A. Remand to State Court

The first issue raised by the plaintiffs in their appellate brief is whether the district court erred in not remanding the case to state court once the defendant Lorillard—the diverse party whose presence in the suit was the reason for removal to federal court—was dismissed from the case. At oral argument, counsel for plaintiffs conceded that the district court properly had jurisdiction over the case. Counsel then stated that the district court could have exercised its discretion and remanded the case to state court, but that it did not do so—and counsel seemed to indicate that it was abandoning this issue on appeal.

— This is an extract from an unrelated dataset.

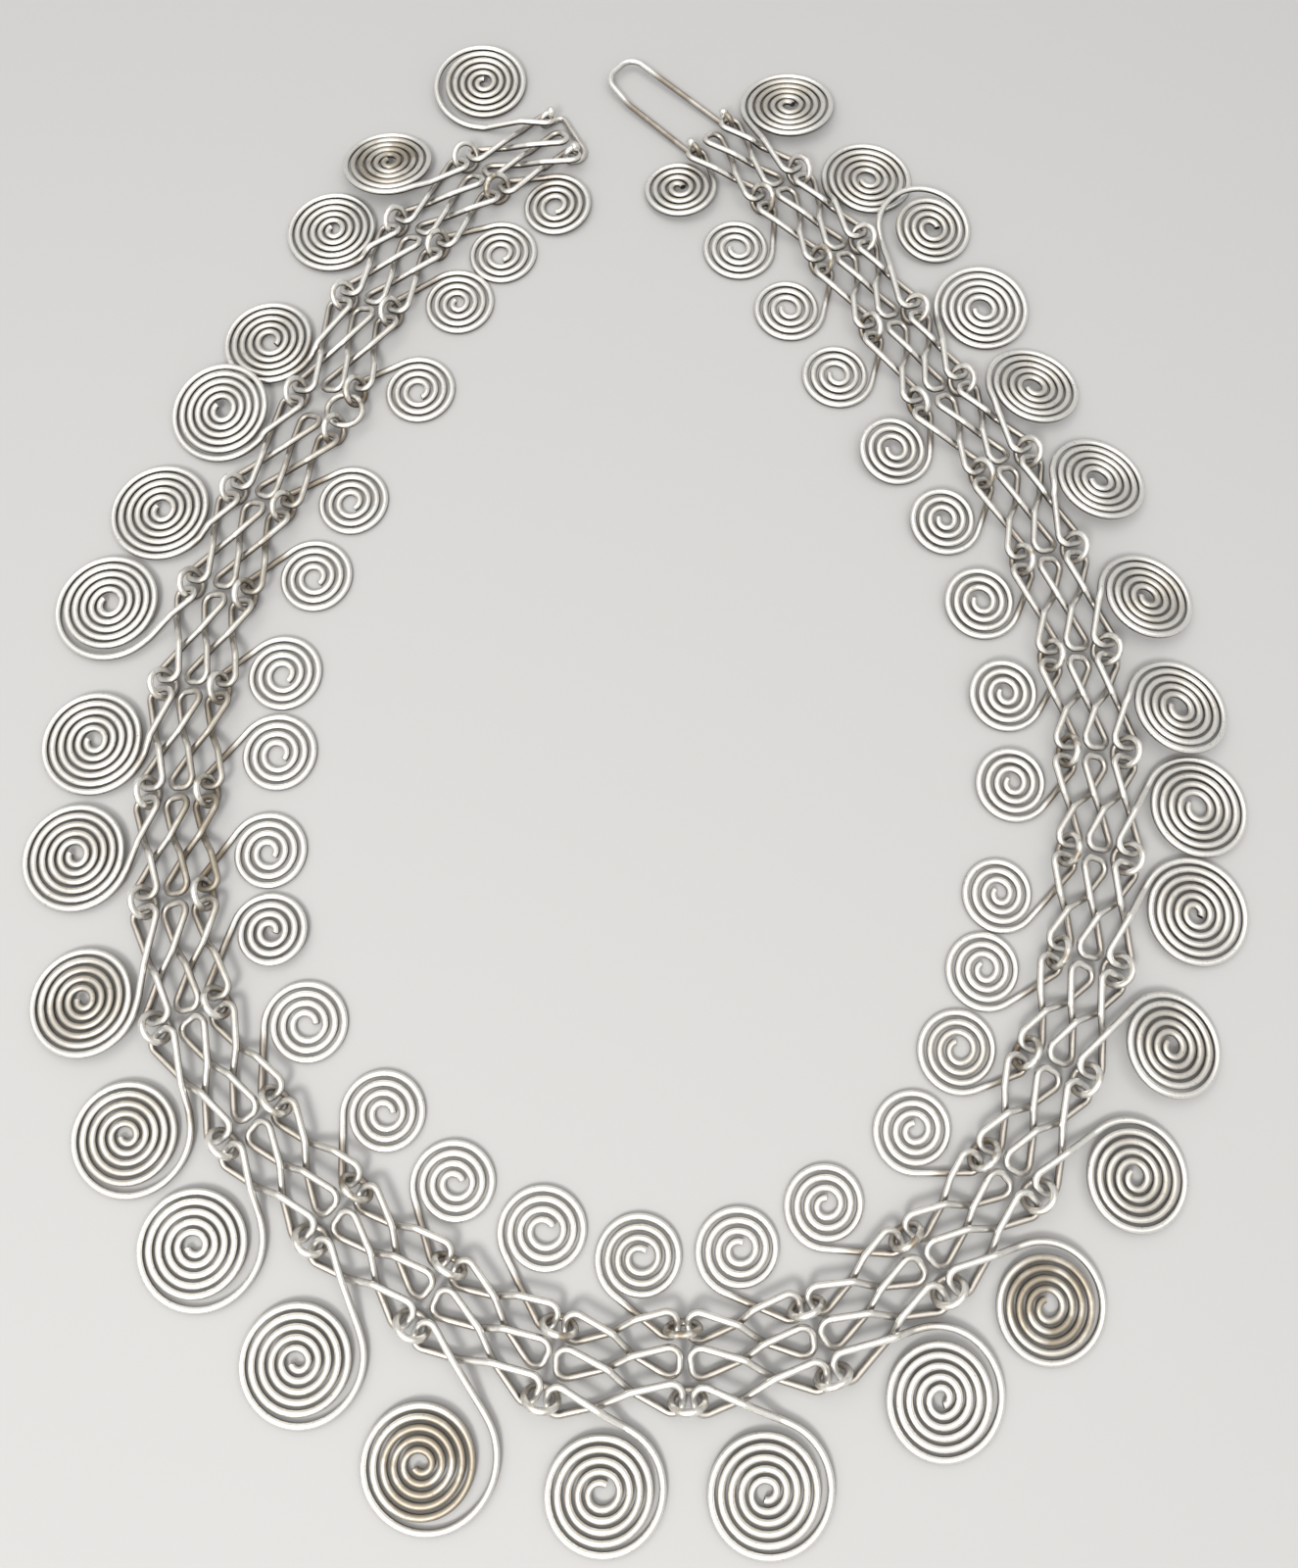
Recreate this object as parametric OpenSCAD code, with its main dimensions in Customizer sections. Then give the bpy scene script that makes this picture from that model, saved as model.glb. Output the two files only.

Counsel is correct to abandon this issue, as the district court committed no error. A federal court's jurisdiction under CAFA is determined at the time of removal. In re Burlington N. Santa Fe Ry. Co., 606 F.3d 379, 380 (7th Cir.2010). Here, there was no question that the case was properly removed under CAFA. And “nothing filed after removal affects jurisdiction.... [L]ater changes that compromise diversity do not destroy jurisdiction.” Id. at 380–81; see also Braud v. Transp. Serv. Co., 445 F.3d 801, 808 (5th Cir.2006) ([I]t is the ‘action,’ not claims against particular defendants, that is removable, so the subsequent dismissal of the removing defendant cannot render the entire lawsuit improperly removed.”). Therefore, the district court properly retained jurisdiction of the case after Lorillard was dismissed, and it is not erroneous for the district court to decline to remand the case to state court.